Croatian Tales of Long Ago
- Cover of the 1924 London edition
- Author: Ivana Brlić-Mažuranić
- Original title: Priče iz davnine
- Translator: F.S. Copeland
- Illustrator: Vladimir Kirin
- Language: Croatian
- Genre: Children's short story collection
- Publisher: Matica hrvatska
- Publication date: 1916
- Publication place: Croatia
- Published in English: 1922 (New York) 1924 (London)
- Media type: Print (hardcover)
- Pages: 258 pp (New York edition)

= Croatian Tales of Long Ago =

1916 short story collection by Ivana Brlić-Mažuranić

Croatian Tales of Long Ago (Priče iz davnine lit. "Stories from Ancient Times"), is a short story collection written by the acclaimed children's author Ivana Brlić-Mažuranić (sometimes spelled as "Ivana Berlić-Mažuranić" in English), originally published in 1916 in Zagreb by the Matica hrvatska publishing house.
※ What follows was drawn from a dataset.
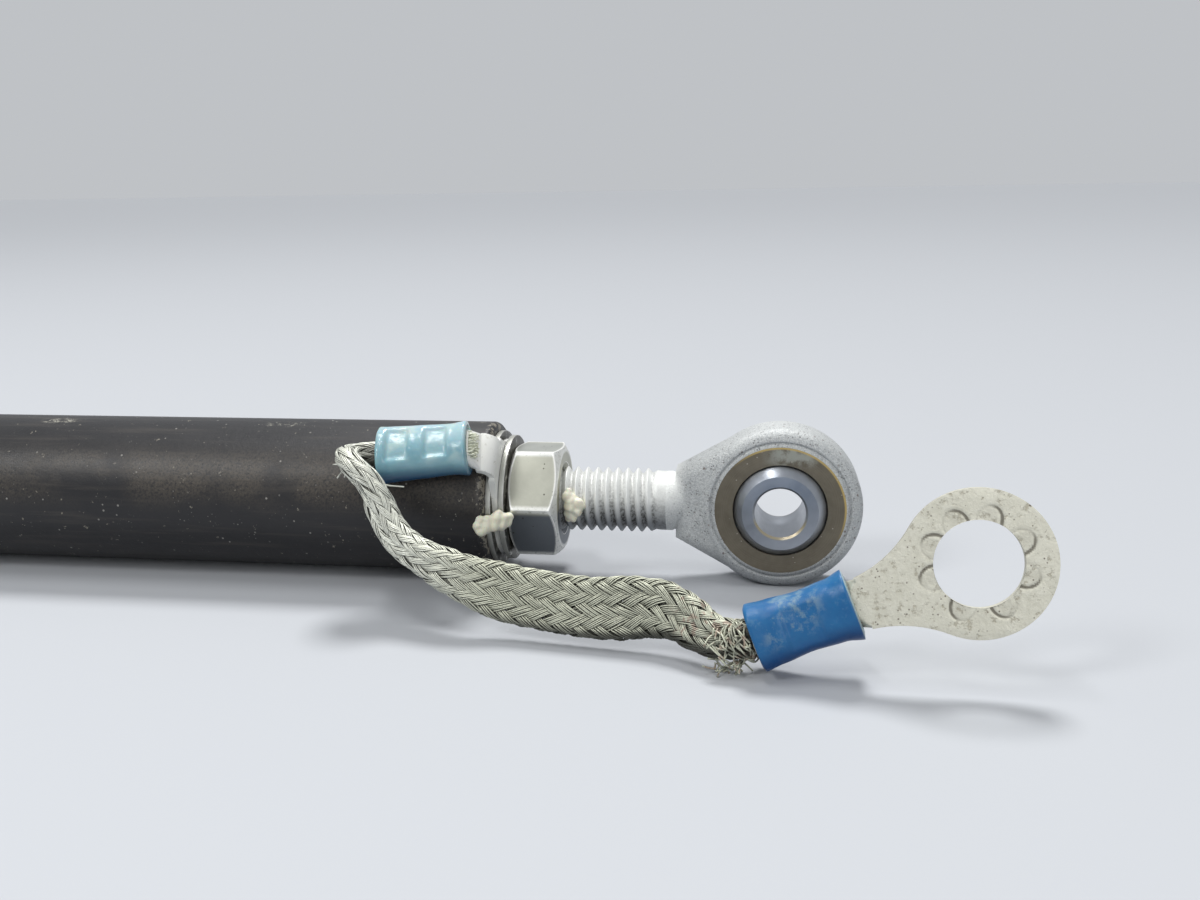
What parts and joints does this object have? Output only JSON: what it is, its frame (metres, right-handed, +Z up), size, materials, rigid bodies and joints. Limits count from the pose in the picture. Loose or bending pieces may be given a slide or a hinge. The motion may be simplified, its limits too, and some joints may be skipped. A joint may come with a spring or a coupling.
{
  "type": "aileron control rod",
  "caption": "Push-pull control rod: black tube with a locked spherical-bearing rod end at each end, and a bonding braid with ring terminals at one end.",
  "frame": {"origin": "centre of the near ball, in the middle of its bore", "axes": "+X along the rod, out of the near end; +Y along both ball bores, away from the pictured face; +Z up"},
  "size_m": [0.3351, 0.0394, 0.0213],
  "materials": {
    "black_enamel": "semi-gloss black enamel, scuffed",
    "aluminium_plug": "turned",
    "plated_steel": "dull zinc plate over a forged skin",
    "bronze_race": "dull brown bronze",
    "bearing_steel": "ground and hard-chromed",
    "nut_plating": "bright plate, khaki tint",
    "washer_plating": "bright plate",
    "tinned_copper": "dull tin plate over copper",
    "bare_copper": "bare copper",
    "tinned_braid": "tinned copper wire, woven",
    "pale_blue_nylon": "translucent nylon",
    "blue_vinyl": "dusty vinyl",
    "torque_lacquer": "dried cream lacquer"
  },
  "bodies": {
    "tube_assembly": {"tube": "black_enamel", "near_plug": "aluminium_plug", "far_plug": "aluminium_plug", "inner_washer": "washer_plating", "rod_terminal": "tinned_copper", "rod_terminal_grip": "bare_copper", "rod_terminal_sleeve": "pale_blue_nylon", "outer_washer": "washer_plating", "near_jam_nut": "nut_plating", "far_jam_nut": "nut_plating", "bonding_braid": "tinned_braid", "free_terminal": "tinned_copper", "free_terminal_grip": "bare_copper", "free_terminal_sleeve": "blue_vinyl"},
    "near_end": {"near_rod_end": "plated_steel", "near_race": "bronze_race"},
    "near_swivel_ball": {"near_ball": "bearing_steel"},
    "far_end": {"far_rod_end": "plated_steel", "far_race": "bronze_race"},
    "far_swivel_ball": {"far_ball": "bearing_steel"}
  },
  "joints": [
    {"name": "near_adjustment", "type": "slide", "parent": "tube_assembly", "child": "near_end", "axis": [1, 0, 0], "range_m": [-0.01, 0.006]},
    {"name": "near_ball_tilt", "type": "hinge", "parent": "near_end", "child": "near_swivel_ball", "pos_m": [0, 0, 0], "axis": [0, 0, 1], "range_deg": [-13, 13]},
    {"name": "far_adjustment", "type": "slide", "parent": "tube_assembly", "child": "far_end", "axis": [-1, 0, 0], "range_m": [-0.01, 0.006]},
    {"name": "far_ball_tilt", "type": "hinge", "parent": "far_end", "child": "far_swivel_ball", "pos_m": [-0.3, 0, 0], "axis": [0, 0, 1], "range_deg": [-13, 13]}
  ]
}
The collection is considered her masterpiece and it features a series of newly written fairy tales heavily inspired by motifs taken from ancient Slavic mythology of pre-Christian Croatia.

Croatian Tales of Long Ago are seen as one of the most typical examples of her writing style which has been compared by literary critics to Hans Christian Andersen and J. R. R. Tolkien due to the way it combines original fantasy plots with folk mythology.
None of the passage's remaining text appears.